Between ferocious and tough defenders in Anthony Mason, Greg Anthony and Charles Oakley, as well as John Starks and Patrick Ewing, the 1993-1994 Knicks were a tough, down-and-dirty team that were hated for chest pounding, elbow throwing and generally dirty play.
The team was extremely impressive defensively, and their gritty defenders and star Patrick Ewing took the team to the NBA Finals, where they would face Hakeem Olajuwon and the Houston Rockets. The Rockets eventually took it in seven in one of the lowest-rated and least-watched Finals of the decade.
In fact, in an attempt to boost ratings again by increasing scoring, the NBA created new rules against hand-checking after the finals, which ultimately made scoring a lot easier for perimeter shooters.
The "Bad Boys" of Detroit were an absolutely frightening team to watch, and the type of easily detestable team that you wish to see fail. Unfortunately, that wasn't the case.
Detroit's dirty play made them a great championship-winning team that could even compete against teams like the Lakers, Celtics or Bulls.
Why were they so dirty, you ask?
The reason the team was hated lies completely on the shoulders of three players—Bill Laimbeer, Dennis Rodman and Rick Mahorn.

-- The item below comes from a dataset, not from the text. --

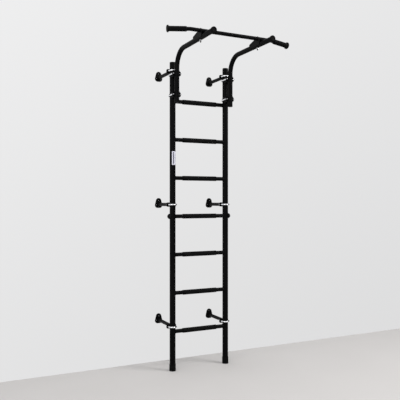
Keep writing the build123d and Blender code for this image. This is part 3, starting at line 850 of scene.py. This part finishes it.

Bill Laimbeer was the dirtiest and possibly the most hated player of his generation. He was practically the inventor of flopping, and between starting a brawl with Bird and the Celtics, getting in a brawl with Charles Barkley in Detroit and hacking Jordan relentlessly, it's easy to tell why Laimbeer was considered such a villain.
Meanwhile, the "Baddest Boy of Them All," Rick Mahorn, was also tough to like if you lived outside Michigan. Even when he wasn't in Detroit, he was extremely physical and would use his dirty style of play to intimidate opponents.
And then of course there was Dennis Rodman, whose dyed hair, on-court brawls and off-court personality made him an extremely hated player throughout his career.
All three of those players are probably in the top-20 most hated players of all time. Combine all three, and you've got yourself the super team of evil—the most hated and detested NBA team of all time.